As explained in previous briefings, the new Civil and Commercial Code includes a series of rules referring, either directly or indirectly, to intellectual and industrial property matters which we have already reviewed in detail.
An important aspect that the new Civil Code affects is that related to actions for recovery regarding immaterial goods. In particular, we refer to the action for recovery in relation to trade marks.
The aim of the action for recovery is to obtain the restitution of the trade mark to its lawful owner. Trade Mark Law No 22,362 mentions the action for recovery in Section 11 but it does not expand on its regulation.
In the case of other immaterial rights, such as industrial models and designs, the action for recovery is specifically foreseen.

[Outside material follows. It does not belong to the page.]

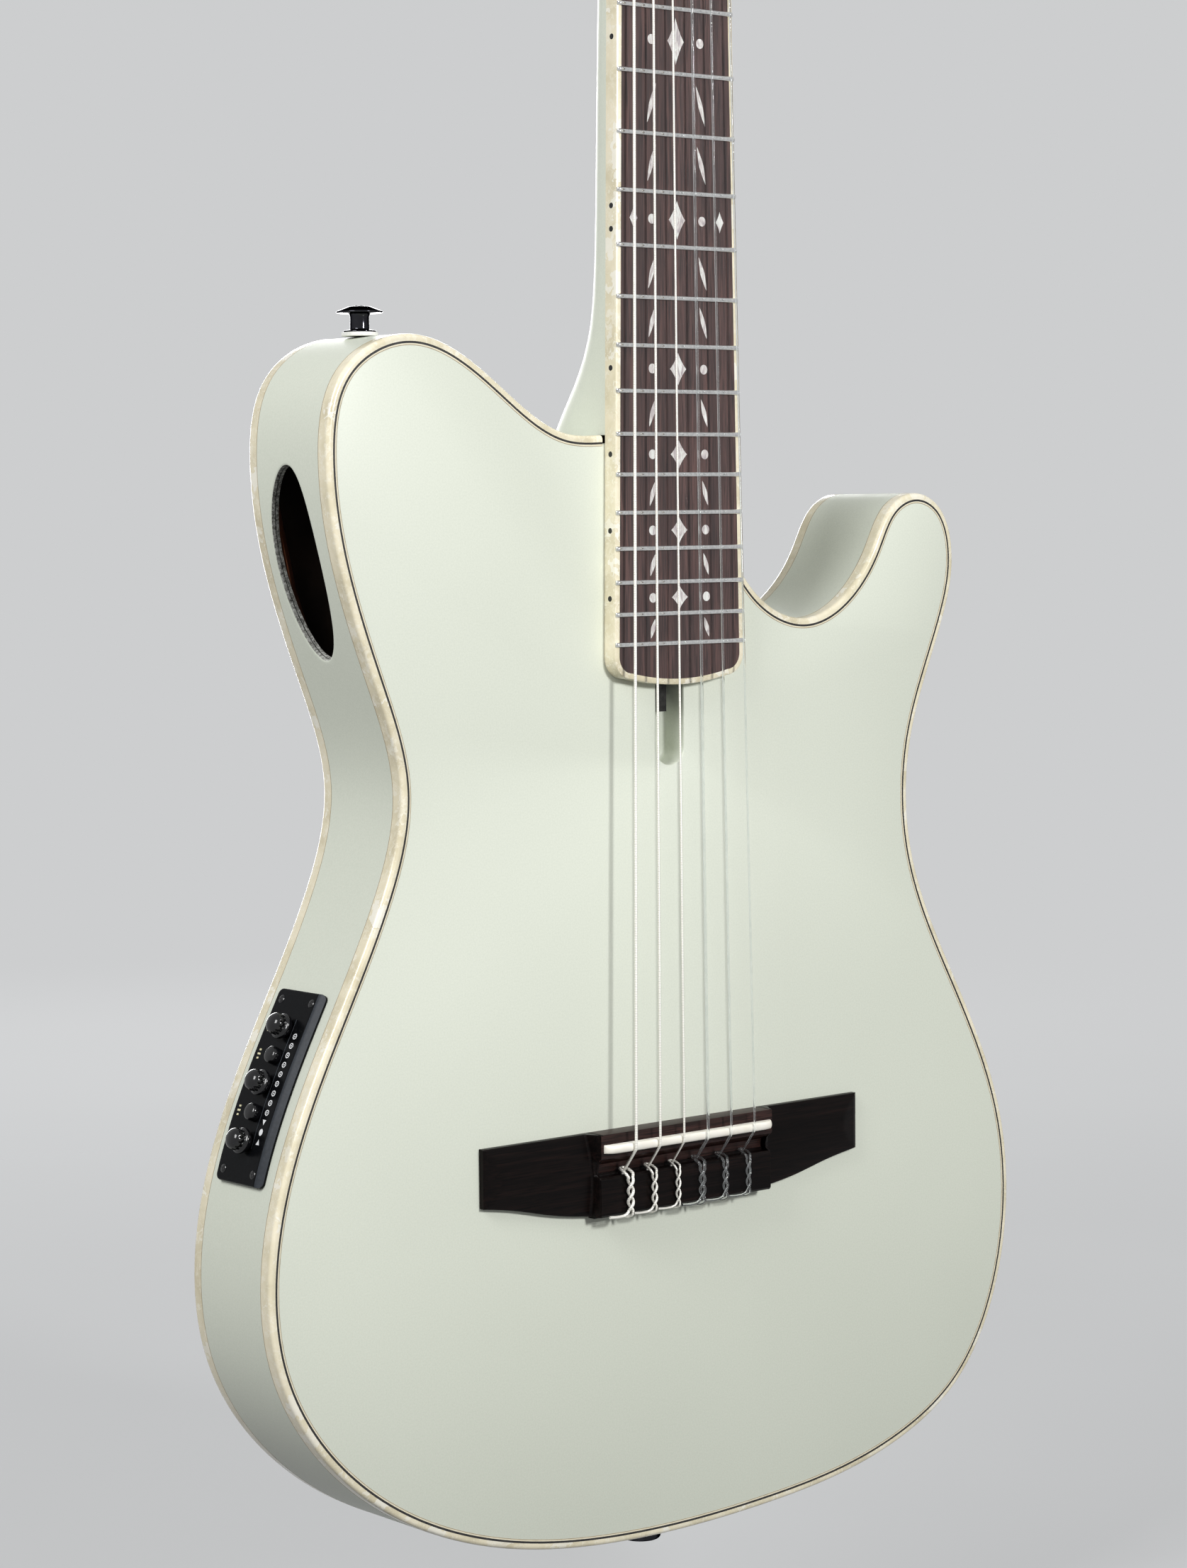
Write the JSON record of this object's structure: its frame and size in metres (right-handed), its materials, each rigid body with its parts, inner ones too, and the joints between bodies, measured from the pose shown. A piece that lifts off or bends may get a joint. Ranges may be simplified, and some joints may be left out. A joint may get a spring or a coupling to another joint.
{
  "type": "nylon-string guitar",
  "caption": "Thin-bodied nylon-string guitar with one cutaway, a slotted head with worm-driven tuners, a side sound port and a side preamp.",
  "frame": {"origin": "on the neck's centreline in the plane of the soundboard, where the fretboard meets the nut", "axes": "+Z along the neck towards the head, +X to the treble side, -Y out of the soundboard"},
  "size_m": [0.3555, 0.0809, 0.9742],
  "materials": {
    "paint_sage_white": "glossy off-white paint over wood",
    "bare_spruce": "bare spruce",
    "mahogany": "bare mahogany",
    "pearloid": "cream pearloid",
    "rosewood": "oiled rosewood",
    "bridge_wood": "near-black bridge wood",
    "bone": "polished bone",
    "nickel": "nickel-plated steel",
    "brass": "turned brass",
    "chrome": "bright chrome",
    "steel": "plain steel",
    "black_plastic": "glossy black plastic",
    "battery_case": "dark battery case",
    "white_washer": "white washer",
    "piezo_strip": "dark grey strip",
    "wound_string": "silver-plated winding",
    "nylon_string": "clear nylon"
  },
  "bodies": {
    "guitar": {"soundboard": "paint_sage_white", "back_plate": "paint_sage_white", "side_bass": "paint_sage_white", "side_treble": "paint_sage_white", "top_lining": "mahogany", "back_lining": "mahogany", "top_binding": "pearloid", "back_binding": "pearloid", "neck_block": "mahogany", "tail_block": "mahogany", "fan_bracing": "bare_spruce", "upper_cross_brace": "bare_spruce", "back_brace": "bare_spruce", "neck": "paint_sage_white", "truss_rod": "steel", "fretboard": "rosewood", "fretboard_binding": "pearloid", "nut": "bone", "bridge": "bridge_wood", "saddle": "bone", "pickup_strip": "piezo_strip", "preamp_box": "black_plastic", "preamp_panel": "black_plastic", "strap_washer": "white_washer", "strap_button": "chrome", "end_pin_jack": "chrome", "battery": "battery_case", "battery_clip": "black_plastic", "tuner_plate_bass": "nickel", "tuner_plate_treble": "nickel", "string_6_e": "wound_string", "string_5_a": "wound_string", "string_4_d": "wound_string", "string_3_g": "nylon_string", "string_2_b": "nylon_string", "string_1_e": "nylon_string"},
    "truss_nut": {"truss_rod_nut": "brass"},
    "knob_upper": {"knob_upper": "black_plastic"},
    "button_upper": {"button_upper": "black_plastic"},
    "knob_middle": {"knob_middle": "black_plastic"},
    "button_lower": {"button_lower": "black_plastic"},
    "knob_lower": {"knob_lower": "black_plastic"},
    "worm_bass_1": {"worm_bass_1": "nickel", "tuner_button_bass_1": "pearloid"},
    "roller_bass_1": {"roller_bass_1": "bone"},
    "worm_bass_2": {"worm_bass_2": "nickel", "tuner_button_bass_2": "pearloid"},
    "roller_bass_2": {"roller_bass_2": "bone"},
    "worm_bass_3": {"worm_bass_3": "nickel", "tuner_button_bass_3": "pearloid"},
    "roller_bass_3": {"roller_bass_3": "bone"},
    "worm_treble_1": {"worm_treble_1": "nickel", "tuner_button_treble_1": "pearloid"},
    "roller_treble_1": {"roller_treble_1": "bone"},
    "worm_treble_2": {"worm_treble_2": "nickel", "tuner_button_treble_2": "pearloid"},
    "roller_treble_2": {"roller_treble_2": "bone"},
    "worm_treble_3": {"worm_treble_3": "nickel", "tuner_button_treble_3": "pearloid"},
    "roller_treble_3": {"roller_treble_3": "bone"}
  },
  "joints": [
    {"name": "truss_nut_turn", "type": "hinge", "parent": "guitar", "child": "truss_nut", "pos_m": [0, 0.0069, -0.475], "axis": [0, 0, 1], "range_deg": [-180, 180]},
    {"name": "knob_upper_turn", "type": "hinge", "parent": "guitar", "child": "knob_upper", "pos_m": [-0.15224, 0.0226, -0.58361], "axis": [-0.884, 0, 0.4675], "range_deg": [-145, 145]},
    {"name": "button_upper_press", "type": "slide", "parent": "guitar", "child": "button_upper", "axis": [0.8915, 0, -0.4531], "range_m": [0, 0.0015], "stiffness_N_per_m": 400, "springref_m": -0.001},
    {"name": "knob_middle_turn", "type": "hinge", "parent": "guitar", "child": "knob_middle", "pos_m": [-0.16138, 0.0226, -0.60162], "axis": [-0.9033, 0, 0.4289], "range_deg": [-145, 145]},
    {"name": "button_lower_press", "type": "slide", "parent": "guitar", "child": "button_lower", "axis": [0.9185, 0, -0.3954], "range_m": [0, 0.0015], "stiffness_N_per_m": 400, "springref_m": -0.001},
    {"name": "knob_lower_turn", "type": "hinge", "parent": "guitar", "child": "knob_lower", "pos_m": [-0.16938, 0.0226, -0.62017], "axis": [-0.9355, 0, 0.3533], "range_deg": [-145, 145]},
    {"name": "worm_bass_1_turn", "type": "hinge", "parent": "guitar", "child": "worm_bass_1", "pos_m": [-0.0396, 0.02112, 0.05868], "axis": [0, 0.9781, -0.2079], "continuous": true},
    {"name": "roller_bass_1_turn", "type": "hinge", "parent": "guitar", "child": "roller_bass_1", "pos_m": [0, 0.01969, 0.05193], "axis": [1, 0, 0], "continuous": true},
    {"name": "worm_bass_2_turn", "type": "hinge", "parent": "guitar", "child": "worm_bass_2", "pos_m": [-0.0396, 0.0284, 0.09292], "axis": [0, 0.9781, -0.2079], "continuous": true},
    {"name": "roller_bass_2_turn", "type": "hinge", "parent": "guitar", "child": "roller_bass_2", "pos_m": [0, 0.02696, 0.08617], "axis": [1, 0, 0], "continuous": true},
    {"name": "worm_bass_3_turn", "type": "hinge", "parent": "guitar", "child": "worm_bass_3", "pos_m": [-0.0396, 0.03568, 0.12715], "axis": [0, 0.9781, -0.2079], "continuous": true},
    {"name": "roller_bass_3_turn", "type": "hinge", "parent": "guitar", "child": "roller_bass_3", "pos_m": [0, 0.03424, 0.1204], "axis": [1, 0, 0], "continuous": true},
    {"name": "worm_treble_1_turn", "type": "hinge", "parent": "guitar", "child": "worm_treble_1", "pos_m": [0.0396, 0.02112, 0.05868], "axis": [0, 0.9781, -0.2079], "continuous": true},
    {"name": "roller_treble_1_turn", "type": "hinge", "parent": "guitar", "child": "roller_treble_1", "pos_m": [0, 0.01969, 0.05193], "axis": [1, 0, 0], "continuous": true},
    {"name": "worm_treble_2_turn", "type": "hinge", "parent": "guitar", "child": "worm_treble_2", "pos_m": [0.0396, 0.0284, 0.09292], "axis": [0, 0.9781, -0.2079], "continuous": true},
    {"name": "roller_treble_2_turn", "type": "hinge", "parent": "guitar", "child": "roller_treble_2", "pos_m": [0, 0.02696, 0.08617], "axis": [1, 0, 0], "continuous": true},
    {"name": "worm_treble_3_turn", "type": "hinge", "parent": "guitar", "child": "worm_treble_3", "pos_m": [0.0396, 0.03568, 0.12715], "axis": [0, 0.9781, -0.2079], "continuous": true},
    {"name": "roller_treble_3_turn", "type": "hinge", "parent": "guitar", "child": "roller_treble_3", "pos_m": [0, 0.03424, 0.1204], "axis": [1, 0, 0], "continuous": true}
  ],
  "couplings": [
    {"joint": "roller_bass_1_turn", "follows": "worm_bass_1_turn", "ratio": 0.071429},
    {"joint": "roller_bass_2_turn", "follows": "worm_bass_2_turn", "ratio": 0.071429},
    {"joint": "roller_bass_3_turn", "follows": "worm_bass_3_turn", "ratio": 0.071429},
    {"joint": "roller_treble_1_turn", "follows": "worm_treble_1_turn", "ratio": 0.071429},
    {"joint": "roller_treble_2_turn", "follows": "worm_treble_2_turn", "ratio": 0.071429},
    {"joint": "roller_treble_3_turn", "follows": "worm_treble_3_turn", "ratio": 0.071429}
  ]
}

Likewise, it is understood that in the Patent Law, Section 31 establishes the setting that enables the exercise of the action for recovery when it states: "The granting of the patent shall be done with no prejudice to a third party with a better right than that of the applicant, and with no guarantee from the State concerning the usefulness of its object."
Until the new Civil and Commercial Code came into force (August 1 2015), the courts accepted lawsuits related to actions for recovery of trade marks, based on a broad interpretation of Section 11 of the Trade Mark Law.
However, Section 16 of the new code regarding goods does not mention immaterial goods, and Section 2253 expressly excludes immaterial goods from the possibility of being protected by the action for recovery.
Taking into account the new rules of the Civil and Commercial Code, now the question is how the case law related to actions for recovery will evolve.